» **Given exercise**
Reproduce all of the material exactly as shown.
--- Extracted information ---
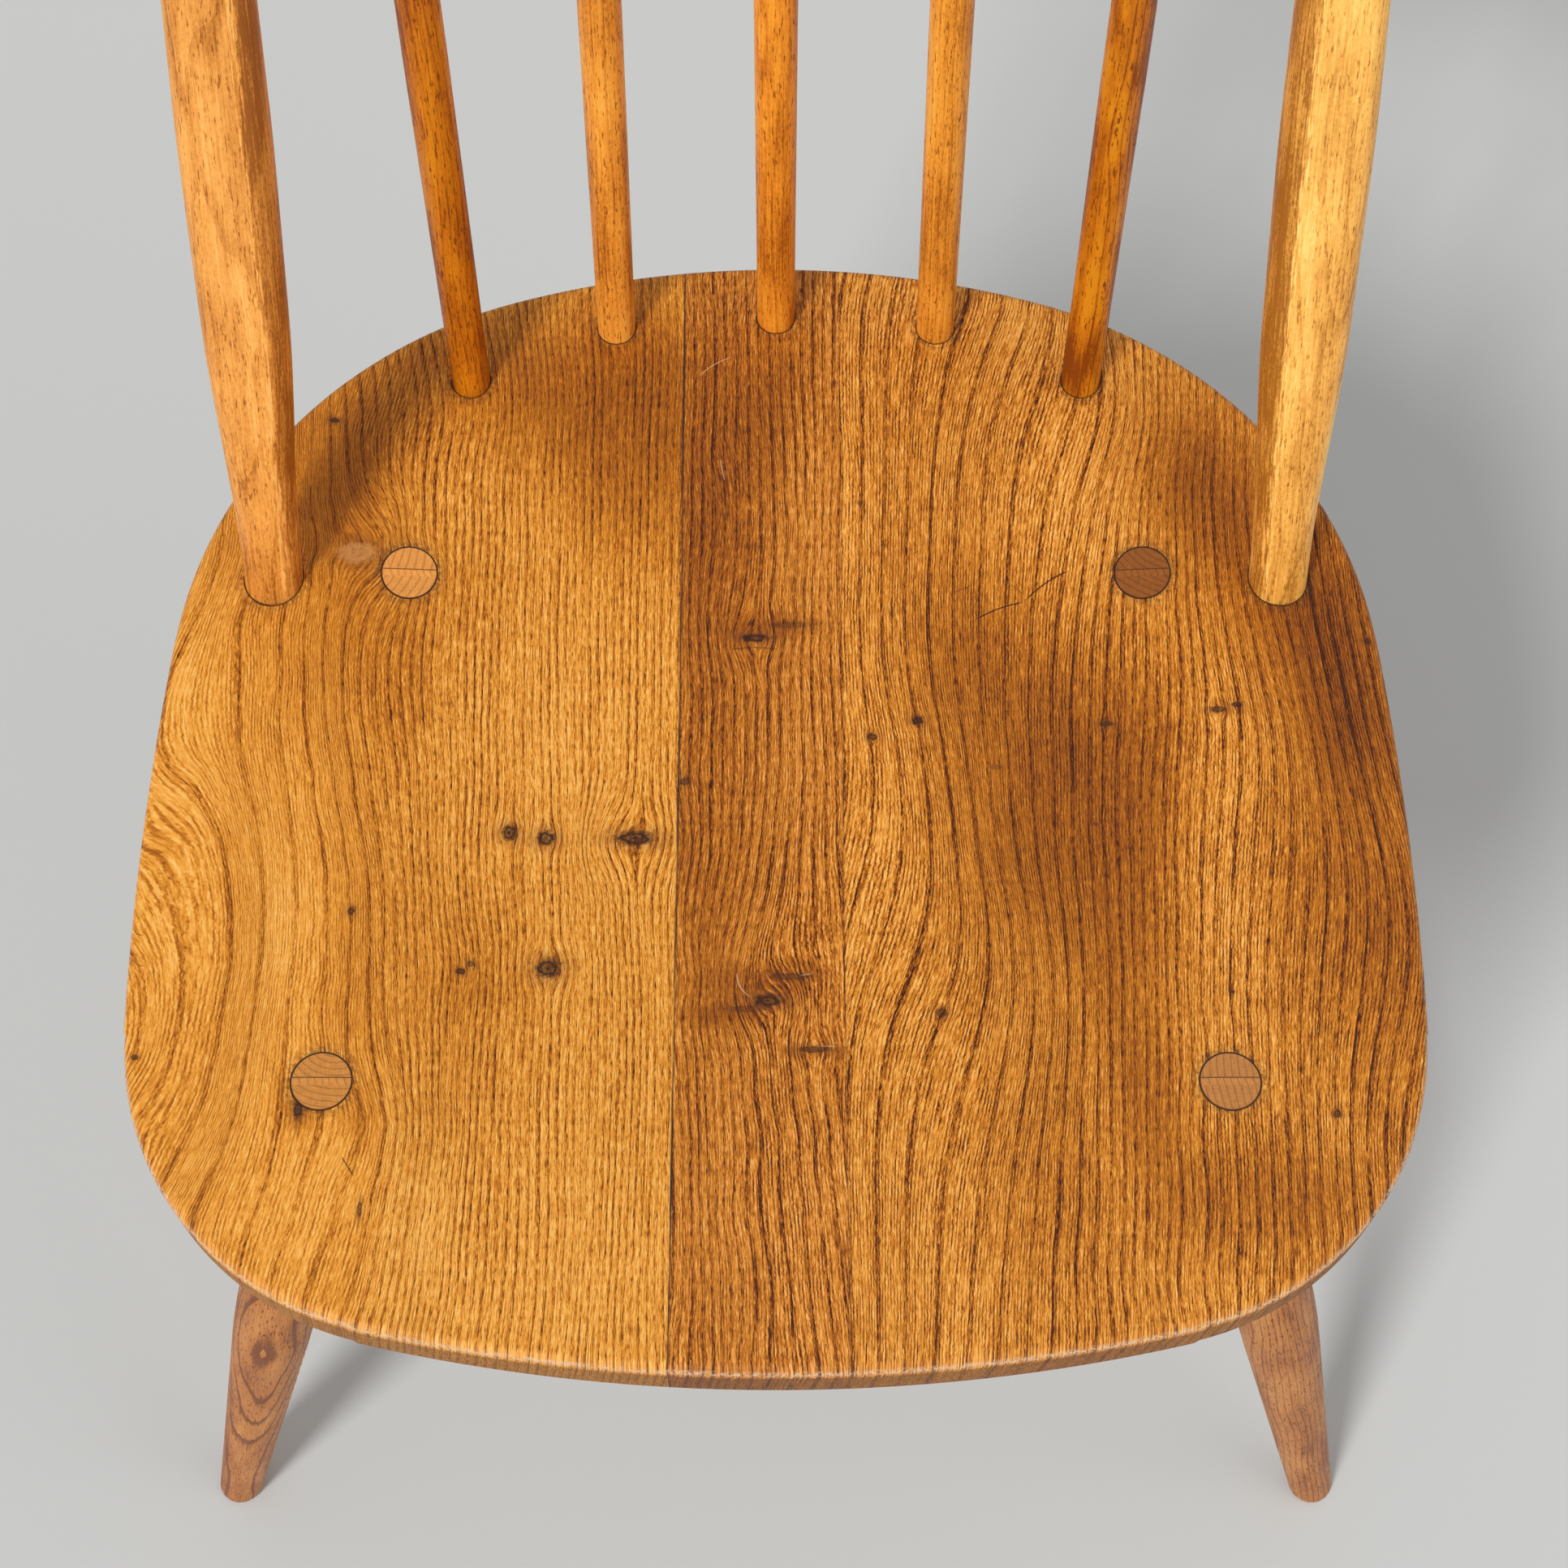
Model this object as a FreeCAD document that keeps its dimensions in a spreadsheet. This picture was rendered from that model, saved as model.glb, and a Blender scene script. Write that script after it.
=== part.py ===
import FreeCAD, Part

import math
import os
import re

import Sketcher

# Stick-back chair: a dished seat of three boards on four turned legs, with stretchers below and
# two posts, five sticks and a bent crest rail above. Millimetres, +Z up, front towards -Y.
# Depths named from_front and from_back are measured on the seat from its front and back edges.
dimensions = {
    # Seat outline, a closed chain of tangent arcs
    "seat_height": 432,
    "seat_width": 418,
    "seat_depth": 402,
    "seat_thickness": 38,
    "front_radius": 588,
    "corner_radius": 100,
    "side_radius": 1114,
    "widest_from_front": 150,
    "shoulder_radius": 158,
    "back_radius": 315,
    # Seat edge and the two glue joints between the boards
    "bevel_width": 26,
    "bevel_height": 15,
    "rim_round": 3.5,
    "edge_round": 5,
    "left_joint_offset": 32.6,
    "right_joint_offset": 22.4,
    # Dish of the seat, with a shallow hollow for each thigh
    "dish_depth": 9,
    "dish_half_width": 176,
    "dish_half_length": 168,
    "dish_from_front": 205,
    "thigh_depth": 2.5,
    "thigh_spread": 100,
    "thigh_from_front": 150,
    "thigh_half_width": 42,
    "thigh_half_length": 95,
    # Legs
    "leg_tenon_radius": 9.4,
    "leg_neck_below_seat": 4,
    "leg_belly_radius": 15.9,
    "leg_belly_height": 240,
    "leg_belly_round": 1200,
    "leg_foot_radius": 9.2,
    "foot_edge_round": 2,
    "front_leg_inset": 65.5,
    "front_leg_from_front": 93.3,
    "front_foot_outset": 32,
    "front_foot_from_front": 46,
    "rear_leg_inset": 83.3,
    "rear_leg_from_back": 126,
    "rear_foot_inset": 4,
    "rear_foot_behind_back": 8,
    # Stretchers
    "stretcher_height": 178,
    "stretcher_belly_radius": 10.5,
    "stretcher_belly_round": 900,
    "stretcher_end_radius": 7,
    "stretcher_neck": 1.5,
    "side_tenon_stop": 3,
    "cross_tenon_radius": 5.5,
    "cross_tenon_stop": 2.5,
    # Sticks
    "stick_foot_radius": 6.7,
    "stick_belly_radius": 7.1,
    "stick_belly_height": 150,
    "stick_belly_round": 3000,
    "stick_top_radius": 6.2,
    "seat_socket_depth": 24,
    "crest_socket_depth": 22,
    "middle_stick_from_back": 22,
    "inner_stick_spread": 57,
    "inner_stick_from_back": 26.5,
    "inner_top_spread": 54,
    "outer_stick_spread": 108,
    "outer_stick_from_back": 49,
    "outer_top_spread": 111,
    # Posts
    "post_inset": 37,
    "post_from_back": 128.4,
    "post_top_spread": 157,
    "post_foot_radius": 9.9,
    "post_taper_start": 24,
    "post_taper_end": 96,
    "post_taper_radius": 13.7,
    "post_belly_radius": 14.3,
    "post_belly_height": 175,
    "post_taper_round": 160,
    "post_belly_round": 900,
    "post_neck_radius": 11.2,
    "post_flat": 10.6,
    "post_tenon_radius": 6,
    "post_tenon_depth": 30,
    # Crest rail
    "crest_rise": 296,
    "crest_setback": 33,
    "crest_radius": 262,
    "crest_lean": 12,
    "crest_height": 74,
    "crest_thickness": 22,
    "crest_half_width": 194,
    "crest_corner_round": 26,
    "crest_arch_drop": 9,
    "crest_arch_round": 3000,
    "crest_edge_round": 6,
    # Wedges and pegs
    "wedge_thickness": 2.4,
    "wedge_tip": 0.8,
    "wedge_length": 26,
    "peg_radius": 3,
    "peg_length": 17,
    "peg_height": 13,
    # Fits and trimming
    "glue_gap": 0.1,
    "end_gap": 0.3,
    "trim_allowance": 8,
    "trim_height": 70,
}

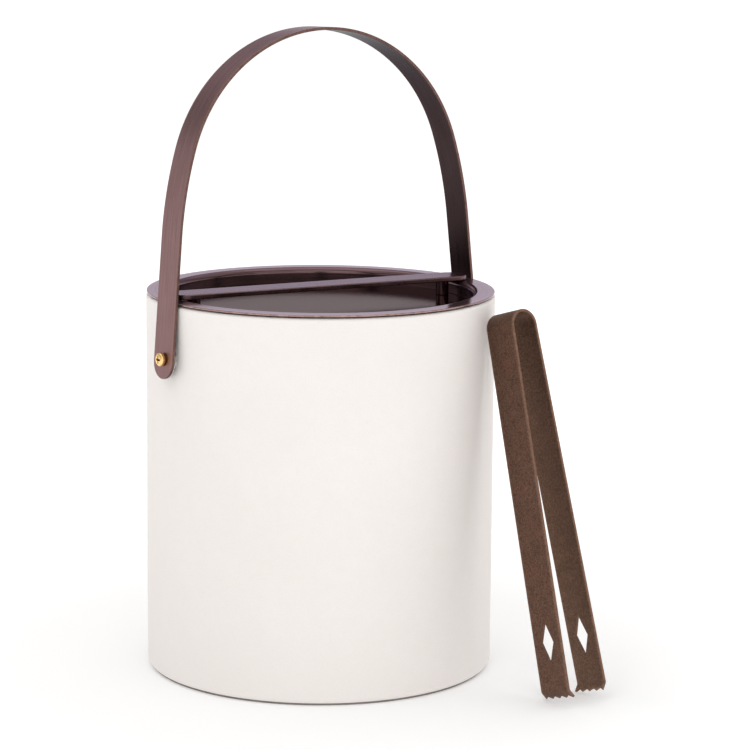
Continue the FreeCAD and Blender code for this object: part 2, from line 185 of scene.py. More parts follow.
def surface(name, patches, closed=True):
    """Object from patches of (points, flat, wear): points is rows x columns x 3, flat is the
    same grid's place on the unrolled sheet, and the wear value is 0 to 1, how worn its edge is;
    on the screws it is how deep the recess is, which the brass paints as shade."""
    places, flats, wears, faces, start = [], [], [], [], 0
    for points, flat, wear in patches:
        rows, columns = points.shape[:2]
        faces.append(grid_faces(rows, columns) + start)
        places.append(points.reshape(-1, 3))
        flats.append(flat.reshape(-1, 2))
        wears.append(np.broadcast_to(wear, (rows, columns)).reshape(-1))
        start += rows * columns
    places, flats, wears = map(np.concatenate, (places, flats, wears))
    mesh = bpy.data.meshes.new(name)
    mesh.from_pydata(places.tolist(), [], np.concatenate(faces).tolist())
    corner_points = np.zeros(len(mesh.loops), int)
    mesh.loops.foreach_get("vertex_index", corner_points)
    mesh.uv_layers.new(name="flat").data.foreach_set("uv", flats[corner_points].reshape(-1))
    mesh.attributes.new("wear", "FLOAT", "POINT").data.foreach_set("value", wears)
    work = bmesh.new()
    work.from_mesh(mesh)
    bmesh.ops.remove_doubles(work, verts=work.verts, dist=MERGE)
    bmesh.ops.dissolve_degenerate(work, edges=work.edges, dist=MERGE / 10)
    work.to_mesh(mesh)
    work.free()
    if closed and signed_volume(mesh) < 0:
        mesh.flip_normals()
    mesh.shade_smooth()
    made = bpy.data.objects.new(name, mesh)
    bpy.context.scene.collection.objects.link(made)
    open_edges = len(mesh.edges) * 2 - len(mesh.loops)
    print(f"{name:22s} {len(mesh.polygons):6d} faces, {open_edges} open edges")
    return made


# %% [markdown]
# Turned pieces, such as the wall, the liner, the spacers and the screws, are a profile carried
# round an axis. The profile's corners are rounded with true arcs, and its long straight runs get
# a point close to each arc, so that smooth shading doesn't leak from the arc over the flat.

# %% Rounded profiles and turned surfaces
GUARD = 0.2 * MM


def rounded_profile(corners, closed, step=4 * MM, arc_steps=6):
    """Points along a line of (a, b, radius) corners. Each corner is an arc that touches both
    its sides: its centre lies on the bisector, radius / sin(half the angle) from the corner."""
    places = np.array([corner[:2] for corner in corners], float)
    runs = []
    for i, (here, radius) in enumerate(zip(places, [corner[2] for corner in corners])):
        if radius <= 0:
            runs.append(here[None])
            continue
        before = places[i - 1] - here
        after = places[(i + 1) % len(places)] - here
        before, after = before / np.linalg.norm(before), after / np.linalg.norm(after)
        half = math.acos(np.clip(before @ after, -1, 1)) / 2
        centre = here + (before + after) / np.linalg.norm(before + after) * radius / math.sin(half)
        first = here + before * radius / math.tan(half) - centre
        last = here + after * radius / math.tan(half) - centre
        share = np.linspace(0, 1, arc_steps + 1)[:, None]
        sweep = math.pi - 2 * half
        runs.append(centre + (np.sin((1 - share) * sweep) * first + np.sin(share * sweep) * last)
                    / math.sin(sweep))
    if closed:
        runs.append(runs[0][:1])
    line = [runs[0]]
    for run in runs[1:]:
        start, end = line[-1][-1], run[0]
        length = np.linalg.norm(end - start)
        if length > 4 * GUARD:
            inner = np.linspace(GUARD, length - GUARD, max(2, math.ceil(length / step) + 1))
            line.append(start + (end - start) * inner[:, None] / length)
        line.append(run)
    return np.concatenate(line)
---
» **Result of this exercise**
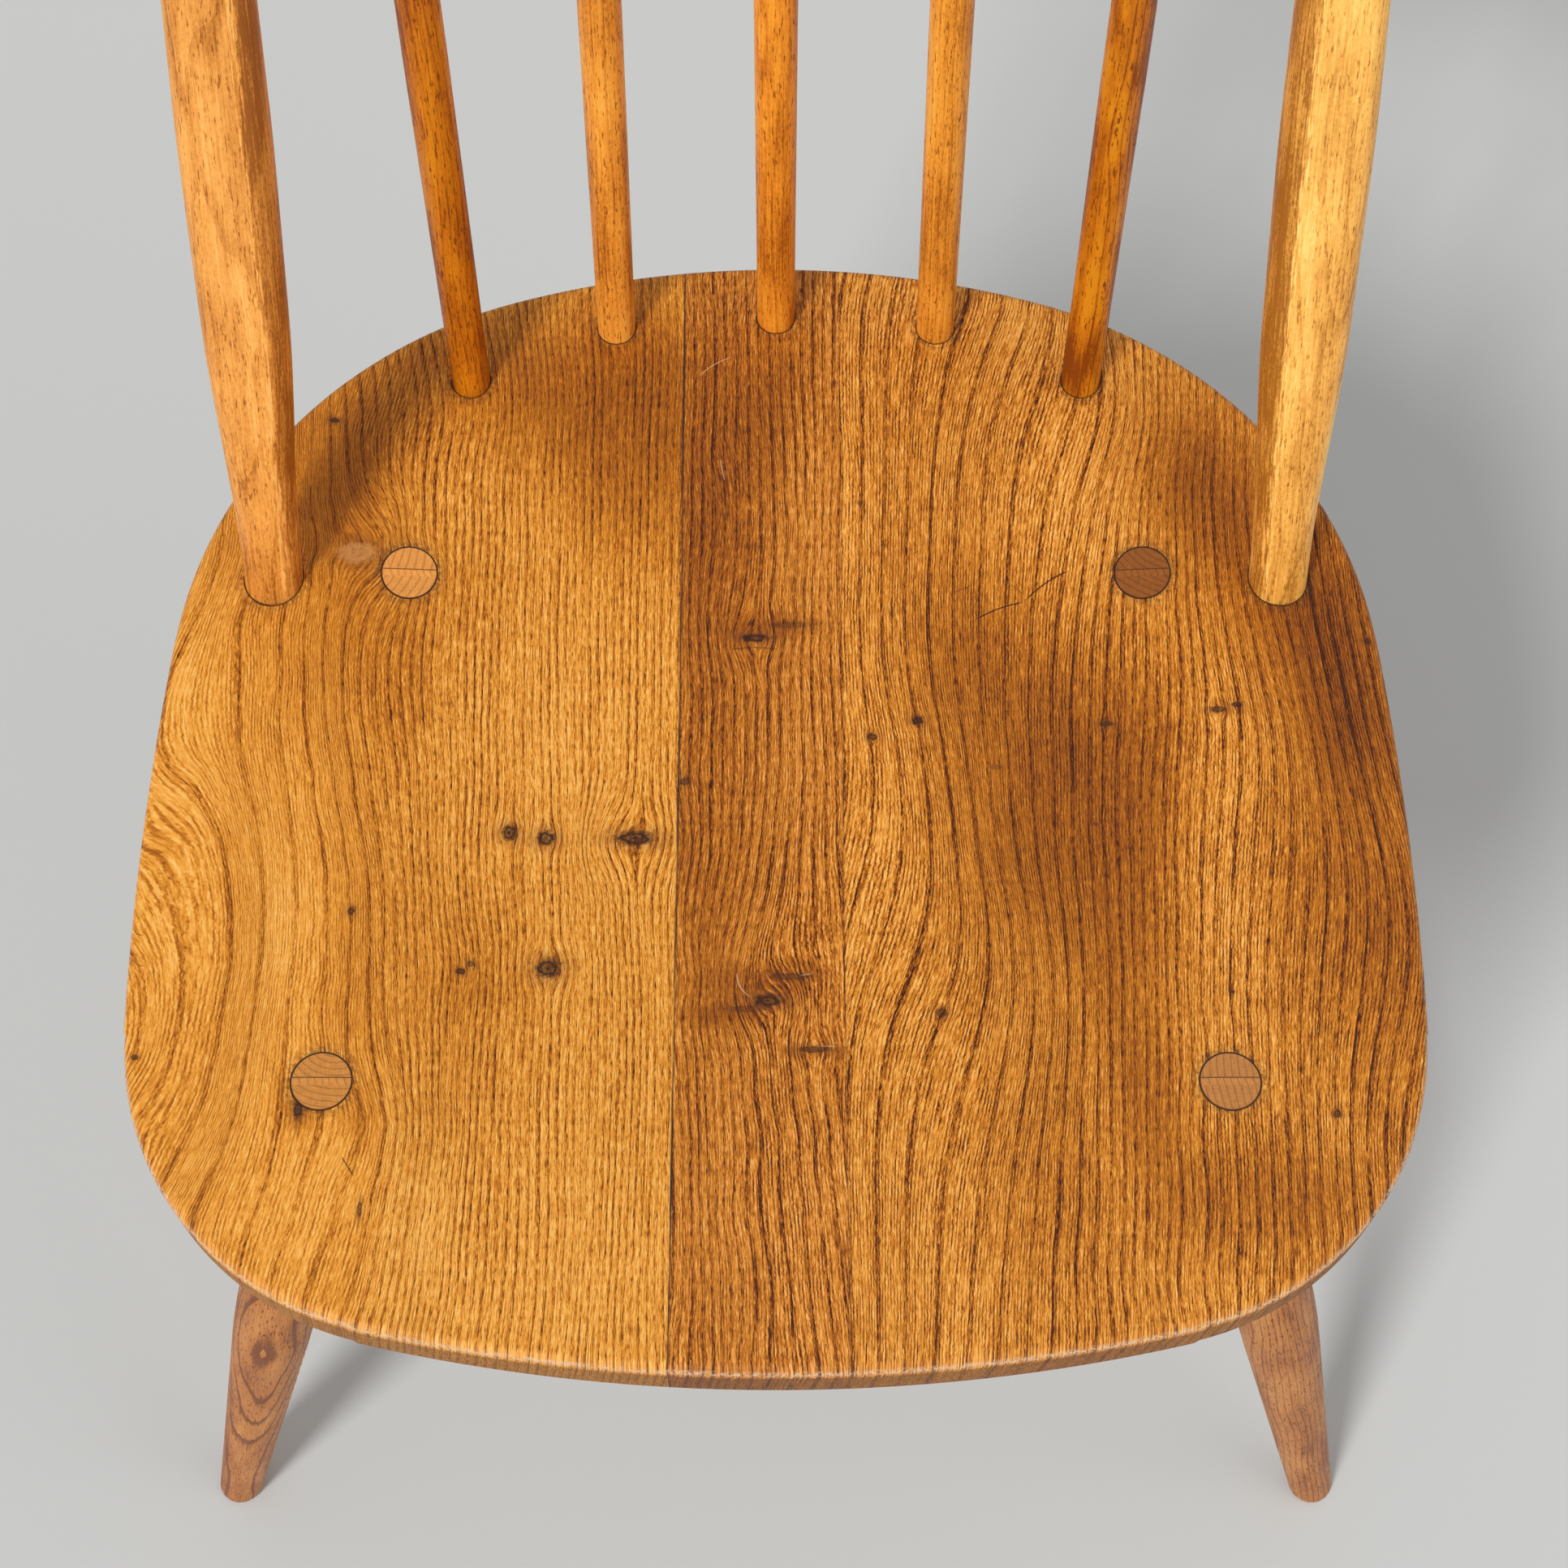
Model this object as a FreeCAD document that keeps its dimensions in a spreadsheet. This picture was rendered from that model, saved as model.glb, and a Blender scene script. Write that script after it.
=== part.py ===
import FreeCAD, Part

import math
import os
import re

import Sketcher

# Stick-back chair: a dished seat of three boards on four turned legs, with stretchers below and
# two posts, five sticks and a bent crest rail above. Millimetres, +Z up, front towards -Y.
# Depths named from_front and from_back are measured on the seat from its front and back edges.
dimensions = {
    # Seat outline, a closed chain of tangent arcs
    "seat_height": 432,
    "seat_width": 418,
    "seat_depth": 402,
    "seat_thickness": 38,
    "front_radius": 588,
    "corner_radius": 100,
    "side_radius": 1114,
    "widest_from_front": 150,
    "shoulder_radius": 158,
    "back_radius": 315,
    # Seat edge and the two glue joints between the boards
    "bevel_width": 26,
    "bevel_height": 15,
    "rim_round": 3.5,
    "edge_round": 5,
    "left_joint_offset": 32.6,
    "right_joint_offset": 22.4,
    # Dish of the seat, with a shallow hollow for each thigh
    "dish_depth": 9,
    "dish_half_width": 176,
    "dish_half_length": 168,
    "dish_from_front": 205,
    "thigh_depth": 2.5,
    "thigh_spread": 100,
    "thigh_from_front": 150,
    "thigh_half_width": 42,
    "thigh_half_length": 95,
    # Legs
    "leg_tenon_radius": 9.4,
    "leg_neck_below_seat": 4,
    "leg_belly_radius": 15.9,
    "leg_belly_height": 240,
    "leg_belly_round": 1200,
    "leg_foot_radius": 9.2,
    "foot_edge_round": 2,
    "front_leg_inset": 65.5,
    "front_leg_from_front": 93.3,
    "front_foot_outset": 32,
    "front_foot_from_front": 46,
    "rear_leg_inset": 83.3,
    "rear_leg_from_back": 126,
    "rear_foot_inset": 4,
    "rear_foot_behind_back": 8,
    # Stretchers
    "stretcher_height": 178,
    "stretcher_belly_radius": 10.5,
    "stretcher_belly_round": 900,
    "stretcher_end_radius": 7,
    "stretcher_neck": 1.5,
    "side_tenon_stop": 3,
    "cross_tenon_radius": 5.5,
    "cross_tenon_stop": 2.5,
    # Sticks
    "stick_foot_radius": 6.7,
    "stick_belly_radius": 7.1,
    "stick_belly_height": 150,
    "stick_belly_round": 3000,
    "stick_top_radius": 6.2,
    "seat_socket_depth": 24,
    "crest_socket_depth": 22,
    "middle_stick_from_back": 22,
    "inner_stick_spread": 57,
    "inner_stick_from_back": 26.5,
    "inner_top_spread": 54,
    "outer_stick_spread": 108,
    "outer_stick_from_back": 49,
    "outer_top_spread": 111,
    # Posts
    "post_inset": 37,
    "post_from_back": 128.4,
    "post_top_spread": 157,
    "post_foot_radius": 9.9,
    "post_taper_start": 24,
    "post_taper_end": 96,
    "post_taper_radius": 13.7,
    "post_belly_radius": 14.3,
    "post_belly_height": 175,
    "post_taper_round": 160,
    "post_belly_round": 900,
    "post_neck_radius": 11.2,
    "post_flat": 10.6,
    "post_tenon_radius": 6,
    "post_tenon_depth": 30,
    # Crest rail
    "crest_rise": 296,
    "crest_setback": 33,
    "crest_radius": 262,
    "crest_lean": 12,
    "crest_height": 74,
    "crest_thickness": 22,
    "crest_half_width": 194,
    "crest_corner_round": 26,
    "crest_arch_drop": 9,
    "crest_arch_round": 3000,
    "crest_edge_round": 6,
    # Wedges and pegs
    "wedge_thickness": 2.4,
    "wedge_tip": 0.8,
    "wedge_length": 26,
    "peg_radius": 3,
    "peg_length": 17,
    "peg_height": 13,
    # Fits and trimming
    "glue_gap": 0.1,
    "end_gap": 0.3,
    "trim_allowance": 8,
    "trim_height": 70,
}

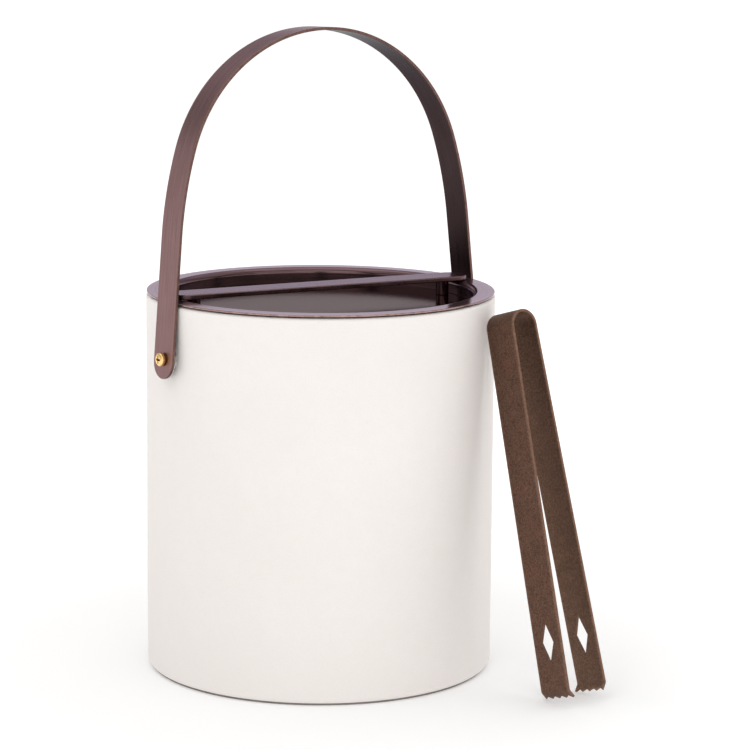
Continue the FreeCAD and Blender code for this object: part 2, from line 185 of scene.py. More parts follow.
def surface(name, patches, closed=True):
    """Object from patches of (points, flat, wear): points is rows x columns x 3, flat is the
    same grid's place on the unrolled sheet, and the wear value is 0 to 1, how worn its edge is;
    on the screws it is how deep the recess is, which the brass paints as shade."""
    places, flats, wears, faces, start = [], [], [], [], 0
    for points, flat, wear in patches:
        rows, columns = points.shape[:2]
        faces.append(grid_faces(rows, columns) + start)
        places.append(points.reshape(-1, 3))
        flats.append(flat.reshape(-1, 2))
        wears.append(np.broadcast_to(wear, (rows, columns)).reshape(-1))
        start += rows * columns
    places, flats, wears = map(np.concatenate, (places, flats, wears))
    mesh = bpy.data.meshes.new(name)
    mesh.from_pydata(places.tolist(), [], np.concatenate(faces).tolist())
    corner_points = np.zeros(len(mesh.loops), int)
    mesh.loops.foreach_get("vertex_index", corner_points)
    mesh.uv_layers.new(name="flat").data.foreach_set("uv", flats[corner_points].reshape(-1))
    mesh.attributes.new("wear", "FLOAT", "POINT").data.foreach_set("value", wears)
    work = bmesh.new()
    work.from_mesh(mesh)
    bmesh.ops.remove_doubles(work, verts=work.verts, dist=MERGE)
    bmesh.ops.dissolve_degenerate(work, edges=work.edges, dist=MERGE / 10)
    work.to_mesh(mesh)
    work.free()
    if closed and signed_volume(mesh) < 0:
        mesh.flip_normals()
    mesh.shade_smooth()
    made = bpy.data.objects.new(name, mesh)
    bpy.context.scene.collection.objects.link(made)
    open_edges = len(mesh.edges) * 2 - len(mesh.loops)
    print(f"{name:22s} {len(mesh.polygons):6d} faces, {open_edges} open edges")
    return made


# %% [markdown]
# Turned pieces, such as the wall, the liner, the spacers and the screws, are a profile carried
# round an axis. The profile's corners are rounded with true arcs, and its long straight runs get
# a point close to each arc, so that smooth shading doesn't leak from the arc over the flat.

# %% Rounded profiles and turned surfaces
GUARD = 0.2 * MM


def rounded_profile(corners, closed, step=4 * MM, arc_steps=6):
    """Points along a line of (a, b, radius) corners. Each corner is an arc that touches both
    its sides: its centre lies on the bisector, radius / sin(half the angle) from the corner."""
    places = np.array([corner[:2] for corner in corners], float)
    runs = []
    for i, (here, radius) in enumerate(zip(places, [corner[2] for corner in corners])):
        if radius <= 0:
            runs.append(here[None])
            continue
        before = places[i - 1] - here
        after = places[(i + 1) % len(places)] - here
        before, after = before / np.linalg.norm(before), after / np.linalg.norm(after)
        half = math.acos(np.clip(before @ after, -1, 1)) / 2
        centre = here + (before + after) / np.linalg.norm(before + after) * radius / math.sin(half)
        first = here + before * radius / math.tan(half) - centre
        last = here + after * radius / math.tan(half) - centre
        share = np.linspace(0, 1, arc_steps + 1)[:, None]
        sweep = math.pi - 2 * half
        runs.append(centre + (np.sin((1 - share) * sweep) * first + np.sin(share * sweep) * last)
                    / math.sin(sweep))
    if closed:
        runs.append(runs[0][:1])
    line = [runs[0]]
    for run in runs[1:]:
        start, end = line[-1][-1], run[0]
        length = np.linalg.norm(end - start)
        if length > 4 * GUARD:
            inner = np.linspace(GUARD, length - GUARD, max(2, math.ceil(length / step) + 1))
            line.append(start + (end - start) * inner[:, None] / length)
        line.append(run)
    return np.concatenate(line)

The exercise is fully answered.